部隊では俺が女性だと言うことは御法度だというのに、ハンスは俺の事をハッキリと女性として認めている。
「人は変われる。たとえ心に傷を持つような辛い過去があったとしても、それを理解してくれる人が傍にいて見守っていたら、変わらなければいけない」
“ハンス!”
もう、声にならなくて涙が溢れて来た。
気が付けば、まるで子供みたいに、ハンスの胸に飛び込んで泣きじゃくっていた。
胸に飛び込んだ俺の頭を優しくなでてくれるハンス。
今まで気付かなかったけれど、なんて広くて温かい胸なのだろう。
「ごめん。なんか、変なこと言って」
俺の行動に戸惑っているハンスが謝る。
「いいの。

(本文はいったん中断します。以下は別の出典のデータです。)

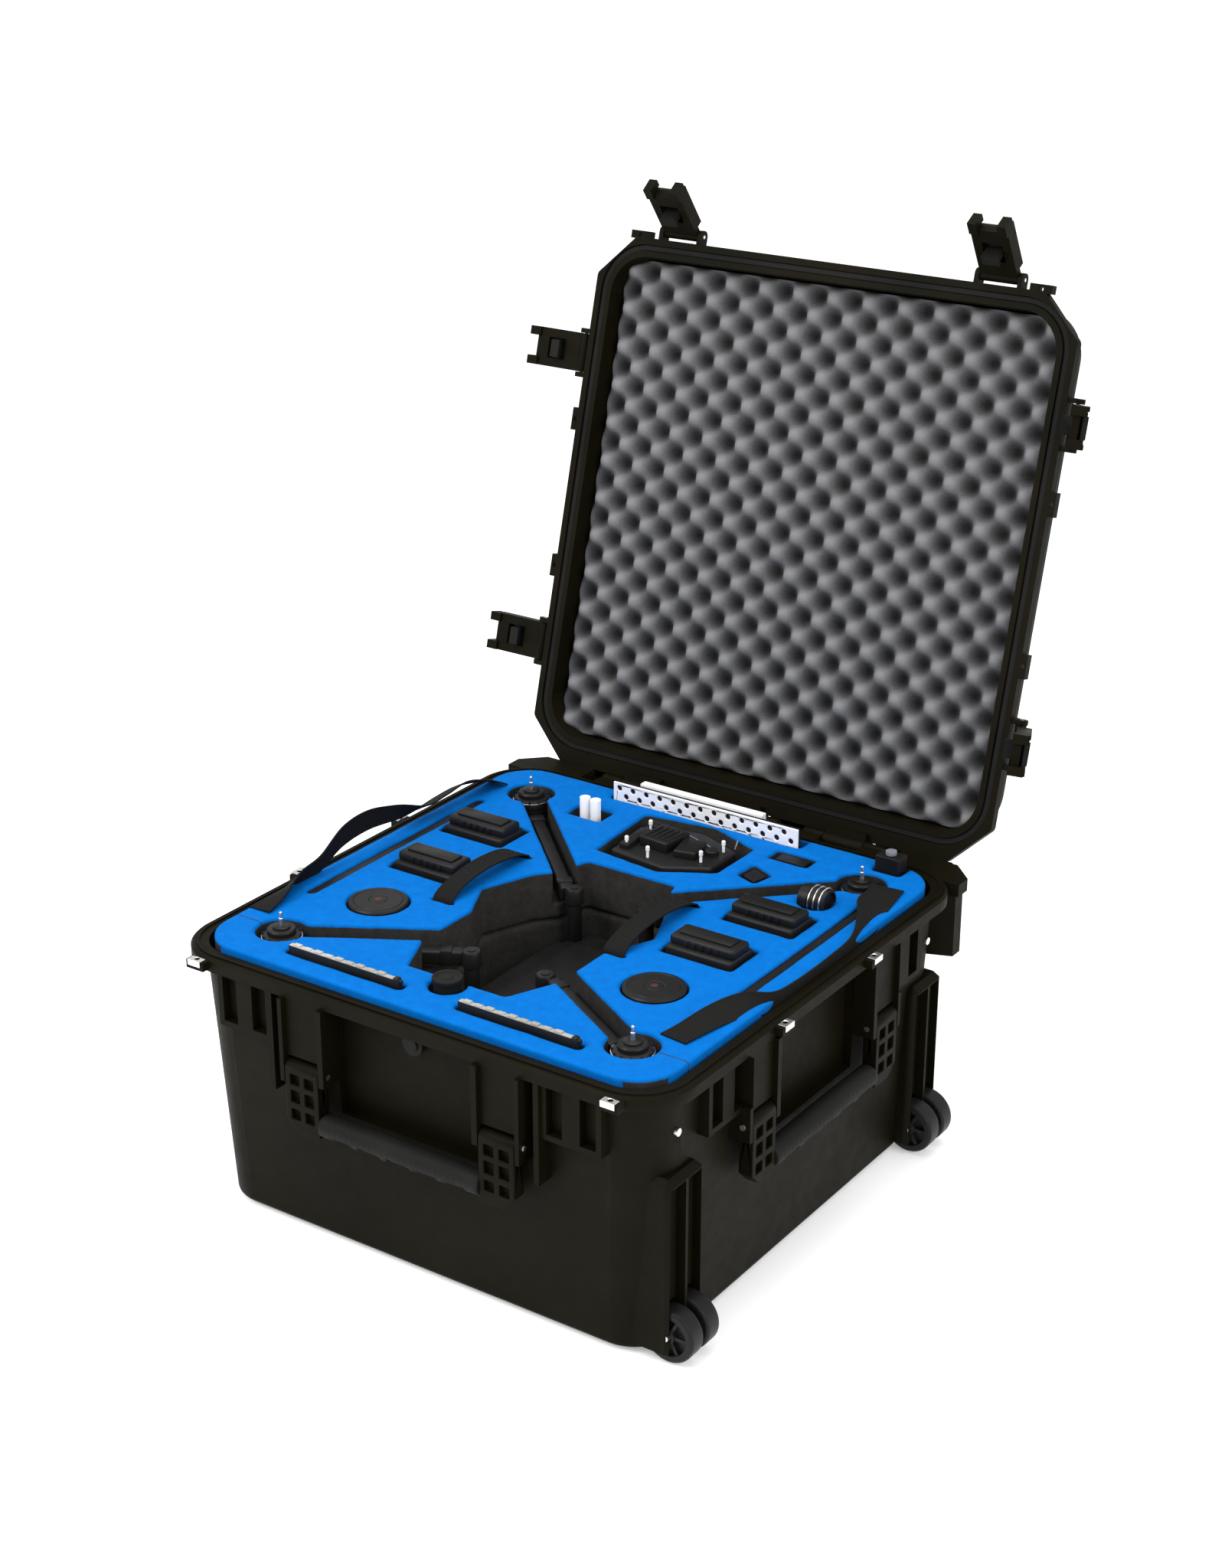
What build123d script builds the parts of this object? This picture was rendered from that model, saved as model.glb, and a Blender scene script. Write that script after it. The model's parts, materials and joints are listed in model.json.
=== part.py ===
from build123d import *
import math
import os

# Wheeled carrying case for a folding quadcopter, lid open, packed with its foam and kit.
# Millimetres. X runs along the front face, Y to the back, Z up from the ground under the
# centre of the base. Everything on the lid is drawn closed and then swung open.

# ---- driving sizes ----
RIM_Z = 295.0            # mating face of base and lid
FLANGE_Z = 281.0         # underside of the base flange
FLANGE_HALF = 298.0      # half width of the base flange
WALL_HALF_TOP = 283.0    # half width of the outer wall under the flange
WALL_HALF_LOW = 270.0    # half width of the outer wall at the floor
FOOT = 3.5               # height of the feet under the floor of the tub
FLOOR_Z = 16.0           # inside floor
CAVITY_TOP = 280.0       # half width of the inside, at the rim (22 in across)
CAVITY_LOW = 266.0       # half width of the inside, at the floor
CORNER = 50.0            # corner radius of the walls
LID_HALF = 301.0         # half width of the lid flange
LID_FLANGE_Z = 309.0     # top of the lid flange, lid closed
LID_TOP_Z = 355.0        # top of the closed lid
LID_INNER_Z = 350.0      # ceiling of the lid
LID_BACK = 311.0         # back edge of the lid flange
LID_CHAMFER = 46.0       # 45 degree cut on the lid flange corners
LID_OPEN = 105.0         # opening angle of the lid
HINGE_Y = 318.0
HINGE_Z = 288.0
HINGE_R = 8.0
HINGE_PIN_R = 3.0
HINGE_X = (-135.0, 0.0, 135.0)
PIN_GAP = 0.05           # radial running clearance of every pivot

TRAY_TOP = 302.0         # blue foam stands a little proud of the rim
TRAY_LOW = 245.0
TRAY_HALF = 276.6
FOAM_PEAK = 324.0        # lid foam, lid closed
MOTOR = 215.0            # motor centres, along X and along Y
MOTOR_POCKET_R = 27.0
ARM_FLOOR = 262.0        # floor of the arm channels
BODY_FLOOR = 160.0       # floor of the quadcopter's body cavity
BODY_TOP = 226.0         # top of its body
ARM_LOW = 269.0          # underside of its arms

HANDLE_PIVOT_Z = 206.0
HANDLE_PIVOT_Y = -295.0
HANDLE_ARM_IN = 98.5
HANDLE_ARM_OUT = 140.5
HANDLE_GRIP_Z = 151.0
GRIP_R = 13.0
RECESS_HALF = 91.0

LATCH_FRONT = 199.0      # latch centres from the middle of the front
LATCH_SIDE = 170.0       # latch centres from the middle of each side
LATCH_PIVOT_Y = -310.0
LATCH_PIVOT_Z = 304.0
LATCH_HALF = 22.0
LATCH_PIN_R = 2.0
TRIGGER_PIVOT_Y = -317.0
TRIGGER_PIVOT_Z = 282.0
TRIGGER_PIN_R = 2.5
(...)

しばらく、このままでいさせて」
カーテンを揺らす風が火照った頬を心地よく撫でる。
“もう俺はグリムリーパーではない”
ハンスの言う様に、なんだかそう思える日が来る気がした。
いや。
支えてくれる人のためにも、そう思う日が来なけれんばならない。
だけど……。
だけど今は、ハンスの温かい胸の中で、思いっきり泣きたかった。